As part of the Canadian Distributed Mentorship Program, here is where I will be posting my journal entries relating to the work done.

Week Fifteen: August 7 - August 11

This week we are plotting results! Retrospective analysis gives this week a C-.

Plotting the first set of results was a complete disaster. It appeared that not only were the actions/states picked by the algorithm not deterministic, nor did they reach a global optimum but, even worse, didn't even converge most of the time! The original idea was to say that the system of equations convereged if the P(s) stabilizes from one interation to another. And while this was the only thing we checked for, things were chaotic, but terminated. Once I added a check to see whether P(a) stabilizes... the algorithm never terminates. It seems that the P(a) flips values after every iteration(i.e. P(a=1) becomes P(a=0)from the previous time step). That is messed up, good and proper.

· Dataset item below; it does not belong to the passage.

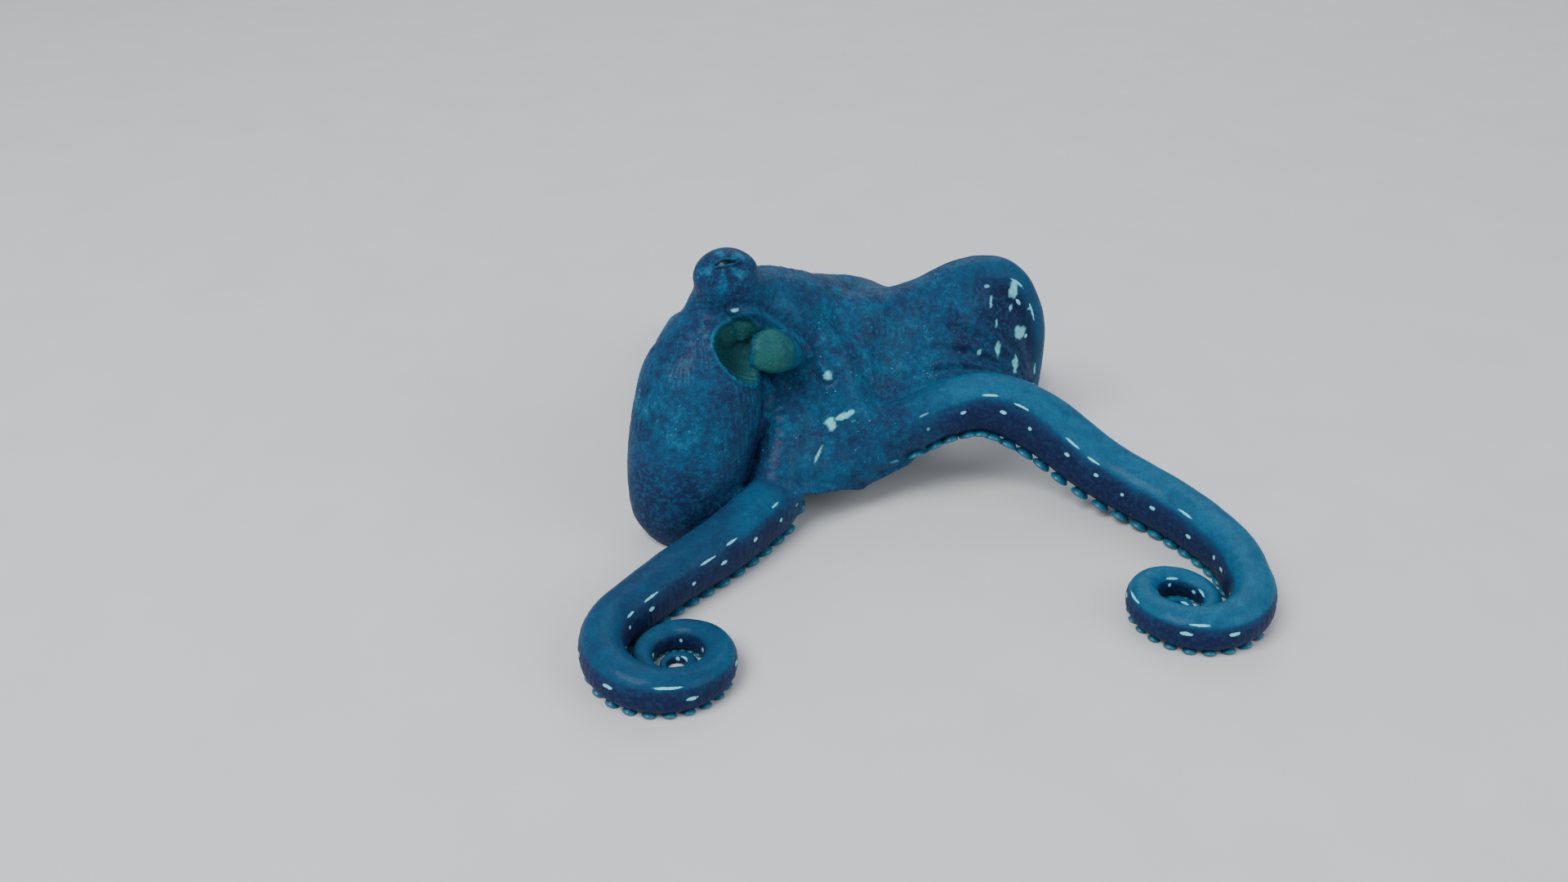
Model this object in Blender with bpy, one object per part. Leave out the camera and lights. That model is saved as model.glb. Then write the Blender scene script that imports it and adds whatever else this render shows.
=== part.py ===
"""A day octopus at rest, life size: mantle, head, eyes, funnel, eight arms and the webs between them.

The animal faces +X with its right side towards -Y.  Its sac-shaped mantle hangs down to the floor,
the head is the top of the bend, and the arms spread from the crown.  One arm arches forward and one
is raised into a lobe; the others rest on the floor and end in coils.  Lengths are in millimetres
and angles in degrees here, and meshes are made in metres.
"""

from dataclasses import dataclass, field
from math import atan2, cos, hypot, pi, radians, sin, tau

import bmesh
import bpy
import numpy as np
from mathutils import Matrix, Vector

MM = 0.001  # metres in a millimetre

# ---- driving dimensions ------------------------------------------------------------------------
GAP = 0.3  # between two pieces that touch
WEB_GAP = 2.8  # between a web and an arm, which bend differently
REST = 0.92  # height of a resting arm's middle, as a share of its half depth: its underside is flat

# Crown: the ring where the eight arms leave the head.
CROWN_CENTRE = (8.0, 75.0, 74.0)
CROWN_RADIUS = 38.0
CROWN_AXIS = (0.55, 0.12, -0.80)  # towards the mouth
CROWN_BACK = (0.40, 0.75, 0.55)  # towards the back of the head, between the first arms
ARM_FLARE = 0.65  # how far an arm leans outwards as it leaves the ring
ARM_DIVE = 0.75  # how far it leans along the axis

# Arms: half as wide as this share of their half depth, thinnest at the tip.
ARM_WIDTH = 0.86
ARM_TIP = 1.5
ARM_SIDES = 8
COIL_GAP = 3.4  # between the turns of a coiled arm
SMALLEST_TURN = 3.0  # a coil stops at this radius
EASE = 0.8  # how early an arm begins to settle on the floor, as a share of its height at rest
SHORTEST_COIL = 20.0  # along the arm
LENGTH_STEP = 2.0  # how closely an arm's length is fitted to the room for its coil
RING_SHARE = 1.3  # distance between an arm's cross-sections, as a share of its half depth
RING_STEPS = (4.2, 14.0)  # the least and the most that it may be
RING_BEND = 0.46  # how far an arm may turn from one cross-section to the next, in radians

# Webs: sheets from arm to arm.
WEB_THICK = 4.0  # at the crown
WEB_THIN = 0.7  # thickness at the margin, as a share of that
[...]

On an equally dissapointing note, plotting P(a|past) for a specific past, over the t time steps that the algorithm is run for, is just as bad. The policy doesn't seem to converge to anything and, much like the aforementioned P(a) syndrome, the values flip very often.

Below are the graphs. Looking at them makes me very, very angry. As you will soon notice, they are zigzags. I am convinced that if a I plotted a qvasi random probability distribution in the same way, you couldn't tell one graph from the other. What makes me angrier is the grim certainty that all this is happening because of a silly bug in the code. Bugs are poor hide-and-seek partners. This one more so.

This is the graph of P(s|past), for a specific past and the 1000 time steps that the algorithm is run for. In theory, the internal states should best approximate these pasts. Each of the three states is plotted in a different colour. It's interesting to note that, although the policy should be fairly deterministic, it insists on being anything but.

statePolicy

This is the graph of P(a|past), for the same specific past and 1000 time steps that the algorithm is run for. Each of the two actions(float/reset) is plotted in a different colour. I wish I could explain what this graph means, but as I'm looking at it, I'm just getting angry again. Were it to converge, it would define an action picking policy...so given a specific history, the algorithm should decide what the optimal action (the one that maximizes the mutual information between the state representation and the future, and at the same time minimizes the mutual information between the internal state representation and the past) to be taken is. Does this graph look like such a policy may be found? No, no it does not.

actionPolicy

Bug, I shall name you Rupert. Anything that causes me this much grief deserves a name. And Rupert...I'm on to you.
*shifty eyes*.